Naim insists the severe penalties like cutting hands and legs as well as the death penalties included in the haraba law cannot be applied in modern times because they cannot be reversed in case the defendant is later proven innocent.
"This law [ haraba ] was applied at the time of the Prophet Mohamed [PBUH] when injustice was not even a possibility," Naim said. "Today, however, the whole world is suffering from corruption and thus such harsh penalties are unacceptable."
Former dean of Ain Shams University's Faculty of Law, Hamdi Abdel-Rahman, however, insisted that existing laws are insufficient since they take a long time in court and that strengthening penalties and applying them would be more effective in frightening criminals. That said, Abdel-Rahman suggests that the laws should not be discussed in a religious context to avoid controversy over their application on non-Muslims.
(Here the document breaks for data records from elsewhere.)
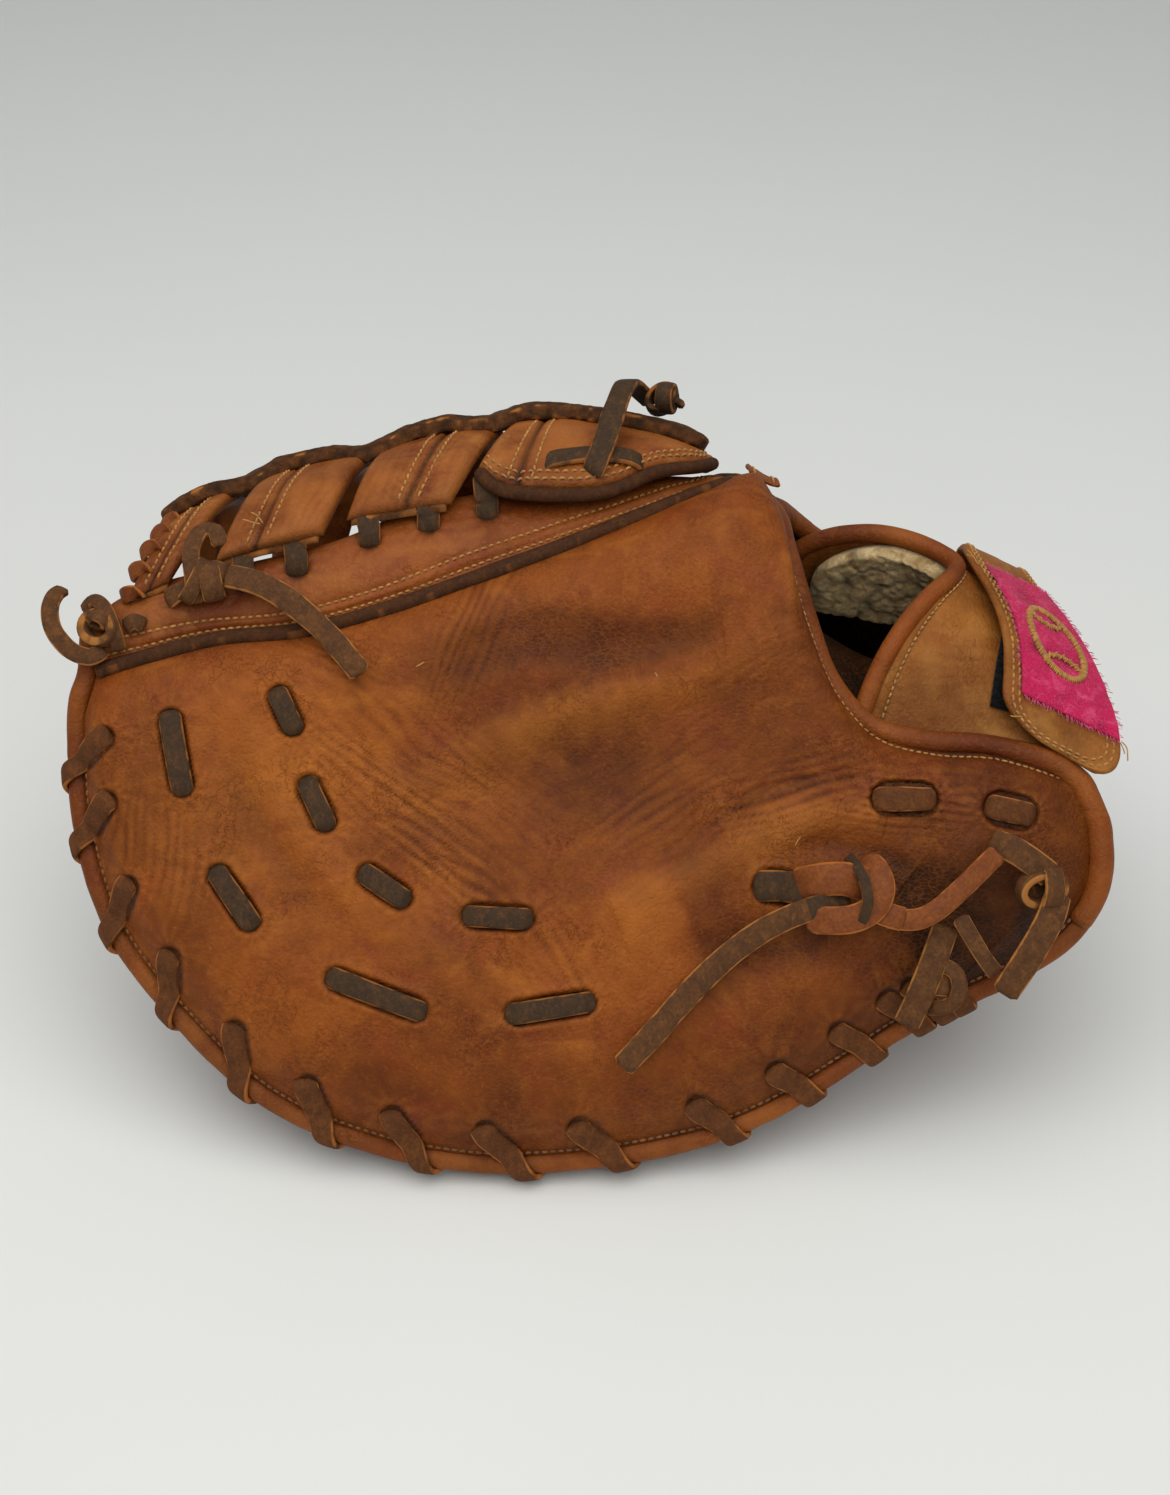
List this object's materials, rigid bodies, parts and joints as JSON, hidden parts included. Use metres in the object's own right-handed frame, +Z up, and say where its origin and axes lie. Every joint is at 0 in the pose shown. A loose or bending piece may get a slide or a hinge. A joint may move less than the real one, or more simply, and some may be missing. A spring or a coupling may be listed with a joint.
{
  "type": "first baseman's mitt",
  "caption": "Laced leather mitt with a long open web, padded rim, wrist band and strap, standing on its rims; the halves fold about the spine.",
  "frame": {"origin": "on the floor, under the middle of the bounding box", "axes": "+X from the finger tips to the wrist, +Y from the finger half to the thumb half, +Z up"},
  "size_m": [0.3304, 0.2407, 0.1899],
  "materials": {
    "shell_leather": "worn oiled leather",
    "tan_leather": "smooth tan leather",
    "dark_leather": "dark binding leather",
    "lace_leather": "dark rawhide lace",
    "lining_leather": "soft lining",
    "felt_pad": "felt",
    "fleece": "wool fleece",
    "hook_and_loop": "black hook and loop",
    "patch_fabric": "frayed woven patch",
    "thread": "embroidery thread"
  },
  "bodies": {
    "finger_half": {"crotch_lace": "lace_leather", "finger_back_shell": "shell_leather", "finger_band_binding": "dark_leather", "finger_heel_pad": "felt_pad", "finger_pad": "felt_pad", "finger_pad_lace": "lace_leather", "finger_palm": "shell_leather", "finger_rim_lace": "lace_leather", "finger_rim_welt": "shell_leather", "finger_stall_liner": "lining_leather", "finger_web_band": "shell_leather", "finger_window_piping": "shell_leather", "heel_knot": "lace_leather", "heel_knot_tail_long": "lace_leather", "heel_knot_tail_short": "lace_leather", "heel_lace": "lace_leather", "heel_lace_knot": "lace_leather", "palm_crease": "shell_leather", "pinky_loop": "lining_leather", "spine_seam_strip": "shell_leather", "strap_root": "tan_leather", "tip_knot": "lace_leather", "web_bar_a": "shell_leather", "web_bar_b": "shell_leather", "web_bar_c": "shell_leather", "web_base": "shell_leather", "web_base_binding": "dark_leather", "web_edge_lace": "lace_leather", "web_knot": "lace_leather", "web_knot_tail": "lace_leather", "web_lace_finger": "lace_leather", "web_spine_strap": "dark_leather", "wrist_band": "tan_leather", "wrist_band_fleece": "fleece", "wrist_band_piping": "shell_leather", "wrist_loop_pad": "hook_and_loop"},
    "thumb_half": {"thumb_back_shell": "shell_leather", "thumb_band_binding": "dark_leather", "thumb_heel_pad": "felt_pad", "thumb_loop": "lining_leather", "thumb_pad": "felt_pad", "thumb_pad_lace": "lace_leather", "thumb_palm": "shell_leather", "thumb_rim_lace": "lace_leather", "thumb_rim_welt": "shell_leather", "thumb_stall_liner": "lining_leather", "thumb_web_band": "shell_leather", "thumb_window_piping": "shell_leather", "web_lace_thumb": "lace_leather"},
    "strap": {"strap_emblem": "thread", "strap_flap": "tan_leather", "strap_hook_pad": "hook_and_loop", "strap_patch": "patch_fabric"}
  },
  "joints": [
    {"name": "mitt_fold", "type": "hinge", "parent": "finger_half", "child": "thumb_half", "pos_m": [0.05237, 0.03811, 0.15645], "axis": [1, 0, 0], "range_deg": [-30, 25], "deforming": ["web_bar_a", "web_bar_b", "web_bar_c", "web_base", "web_base_binding", "web_spine_strap", "web_edge_lace", "crotch_lace", "spine_seam_strip", "palm_crease", "wrist_band", "wrist_band_fleece", "wrist_band_piping", "strap_root"]},
    {"name": "strap_flap", "type": "hinge", "parent": "finger_half", "child": "strap", "pos_m": [0.13437, 0.04381, 0.12645], "axis": [-0.8724, -0.058, 0.4852], "range_deg": [0, 120]}
  ]
}
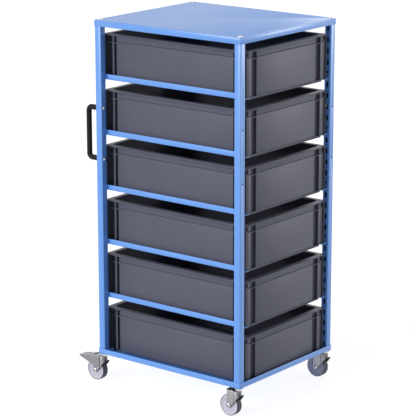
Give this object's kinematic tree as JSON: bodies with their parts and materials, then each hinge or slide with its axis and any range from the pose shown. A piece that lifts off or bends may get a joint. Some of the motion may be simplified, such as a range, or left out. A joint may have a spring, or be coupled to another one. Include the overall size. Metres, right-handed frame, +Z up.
{
  "type": "mobile bin cart",
  "caption": "Sheet-steel rack on swivel casters with slotted corner posts, angle rails that carry lift-off plastic bins, bow handles at the back and brake pedals.",
  "frame": {"origin": "on the floor, under the middle of the cart's outer box", "axes": "+Z up, +X to the front where the bins are drawn out, +Y to the cart's left"},
  "size_m": [0.485, 0.3656, 0.8671],
  "materials": {
    "blue_paint": "smooth semi-gloss powder coat, light blue",
    "grey_plastic": "moulded polypropylene, dark grey, faint grain",
    "black_plastic": "moulded nylon, black, satin",
    "zinc_steel": "zinc-plated pressed sheet",
    "bright_steel": "bright zinc-plated fasteners",
    "pale_plastic": "moulded wheel disc, pale grey",
    "dark_rubber": "solid rubber tread, dark grey"
  },
  "bodies": {
    "rack": {"top_tray": "blue_paint", "base_tray": "blue_paint", "post_back_right": "blue_paint", "post_front_right": "blue_paint", "post_front_left": "blue_paint", "post_back_left": "blue_paint", "tray_bolt_back_right": "bright_steel", "tray_bolt_front_right": "bright_steel", "tray_bolt_front_left": "bright_steel", "tray_bolt_back_left": "bright_steel", "rail_1_left": "blue_paint", "rail_1_right": "blue_paint", "rail_2_left": "blue_paint", "rail_2_right": "blue_paint", "rail_3_left": "blue_paint", "rail_3_right": "blue_paint", "rail_4_left": "blue_paint", "rail_4_right": "blue_paint", "rail_5_left": "blue_paint", "rail_5_right": "blue_paint", "handle_right": "black_plastic", "handle_screw_right_lower": "bright_steel", "handle_screw_right_upper": "bright_steel", "handle_left": "black_plastic", "handle_screw_left_lower": "bright_steel", "handle_screw_left_upper": "bright_steel", "caster_head_back_right": "bright_steel", "caster_head_front_right": "bright_steel", "caster_head_front_left": "bright_steel", "caster_head_back_left": "bright_steel"},
    "swivel_back_right": {"fork_back_right": "zinc_steel", "guard_back_right": "black_plastic", "axle_back_right": "bright_steel", "pedal_pin_back_right": "bright_steel"},
    "wheel_back_right": {"disc_back_right": "pale_plastic", "tyre_back_right": "dark_rubber"},
    "brake_back_right": {"pedal_back_right": "zinc_steel"},
    "swivel_front_right": {"fork_front_right": "zinc_steel", "guard_front_right": "black_plastic", "axle_front_right": "bright_steel"},
    "wheel_front_right": {"disc_front_right": "pale_plastic", "tyre_front_right": "dark_rubber"},
    "swivel_front_left": {"fork_front_left": "zinc_steel", "guard_front_left": "black_plastic", "axle_front_left": "bright_steel"},
    "wheel_front_left": {"disc_front_left": "pale_plastic", "tyre_front_left": "dark_rubber"},
    "swivel_back_left": {"fork_back_left": "zinc_steel", "guard_back_left": "black_plastic", "axle_back_left": "bright_steel", "pedal_pin_back_left": "bright_steel"},
    "wheel_back_left": {"disc_back_left": "pale_plastic", "tyre_back_left": "dark_rubber"},
    "brake_back_left": {"pedal_back_left": "zinc_steel"},
    "bin_1": {"bin_1": "grey_plastic"},
    "bin_2": {"bin_2": "grey_plastic"},
    "bin_3": {"bin_3": "grey_plastic"},
    "bin_4": {"bin_4": "grey_plastic"},
    "bin_5": {"bin_5": "grey_plastic"},
    "bin_6": {"bin_6": "grey_plastic"}
  },
  "joints": [
    {"name": "turn_back_right", "type": "hinge", "parent": "rack", "child": "swivel_back_right", "pos_m": [-0.17171, -0.17, 0.0604], "axis": [0, 0, 1], "continuous": true},
    {"name": "roll_back_right", "type": "hinge", "parent": "swivel_back_right", "child": "wheel_back_right", "pos_m": [-0.19371, -0.17, 0.025], "axis": [0, 1, 0], "continuous": true},
    {"name": "press_back_right", "type": "hinge", "parent": "swivel_back_right", "child": "brake_back_right", "pos_m": [-0.18971, -0.17, 0.0565], "axis": [0, -1, 0], "range_deg": [0, 8]},
    {"name": "turn_front_right", "type": "hinge", "parent": "rack", "child": "swivel_front_right", "pos_m": [0.22779, -0.17, 0.0604], "axis": [0, 0, 1], "continuous": true},
    {"name": "roll_front_right", "type": "hinge", "parent": "swivel_front_right", "child": "wheel_front_right", "pos_m": [0.20579, -0.17, 0.025], "axis": [0, 1, 0], "continuous": true},
    {"name": "turn_front_left", "type": "hinge", "parent": "rack", "child": "swivel_front_left", "pos_m": [0.22779, 0.17, 0.0604], "axis": [0, 0, 1], "continuous": true},
    {"name": "roll_front_left", "type": "hinge", "parent": "swivel_front_left", "child": "wheel_front_left", "pos_m": [0.20579, 0.17, 0.025], "axis": [0, 1, 0], "continuous": true},
    {"name": "turn_back_left", "type": "hinge", "parent": "rack", "child": "swivel_back_left", "pos_m": [-0.17171, 0.17, 0.0604], "axis": [0, 0, 1], "continuous": true},
    {"name": "roll_back_left", "type": "hinge", "parent": "swivel_back_left", "child": "wheel_back_left", "pos_m": [-0.19371, 0.17, 0.025], "axis": [0, 1, 0], "continuous": true},
    {"name": "press_back_left", "type": "hinge", "parent": "swivel_back_left", "child": "brake_back_left", "pos_m": [-0.18971, 0.17, 0.0565], "axis": [0, -1, 0], "range_deg": [0, 8]},
    {"name": "draw_bin_1", "type": "slide", "parent": "rack", "child": "bin_1", "axis": [1, 0, 0], "range_m": [0, 0.3]},
    {"name": "draw_bin_2", "type": "slide", "parent": "rack", "child": "bin_2", "axis": [1, 0, 0], "range_m": [0, 0.3]},
    {"name": "draw_bin_3", "type": "slide", "parent": "rack", "child": "bin_3", "axis": [1, 0, 0], "range_m": [0, 0.3]},
    {"name": "draw_bin_4", "type": "slide", "parent": "rack", "child": "bin_4", "axis": [1, 0, 0], "range_m": [0, 0.3]},
    {"name": "draw_bin_5", "type": "slide", "parent": "rack", "child": "bin_5", "axis": [1, 0, 0], "range_m": [0, 0.3]},
    {"name": "lift_bin_6", "type": "slide", "parent": "rack", "child": "bin_6", "axis": [0, 0, 1], "range_m": [0, 0.02]}
  ]
}
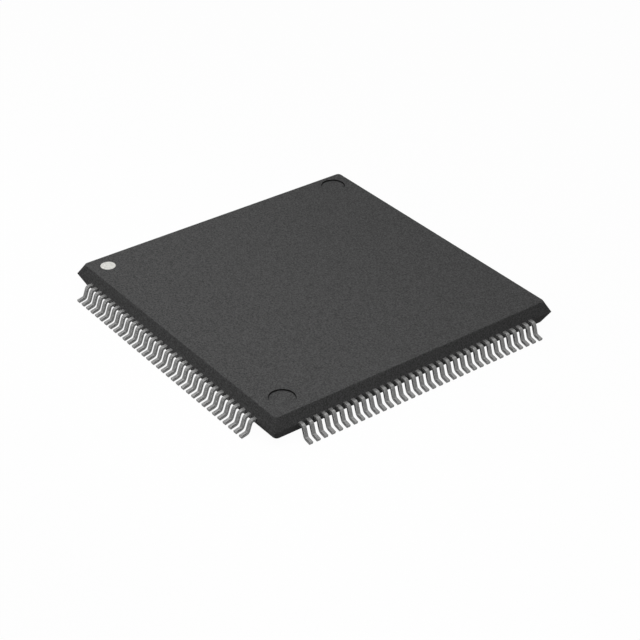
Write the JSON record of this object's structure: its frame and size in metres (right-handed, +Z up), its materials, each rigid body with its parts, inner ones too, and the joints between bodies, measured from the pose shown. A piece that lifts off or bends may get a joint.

Copts are already up in arms over the new proposal insisting that it represents the first step towards the establishment of a theocracy. The Orthodox Church did not comment, but Coptic activists like Sherif Doss vowed they would not allow such a law to pass. "It is an unacceptable setback in Egyptian history," Doss grumbled.
In the same vein, secularists opened fire on the new bill on the grounds that it will take Egypt back to the Middle Ages, describing it as a serious blow to democracy and the establishment of a civil state.
Prominent columnist and former chief editor of the opposition daily Al-Wafd Abbas El-Tarabili explained that the law would not have triggered such a fuss had it not been presented in the name of haraba or by an ultra- conservative Salafi MP. El-Tarabili thus suggested in a recent column published in the Al-Wafd that a similar law could be designed, imposing the death penalty and life imprisonment but in a different context, away from the name of haraba or the cutting off of hands and legs.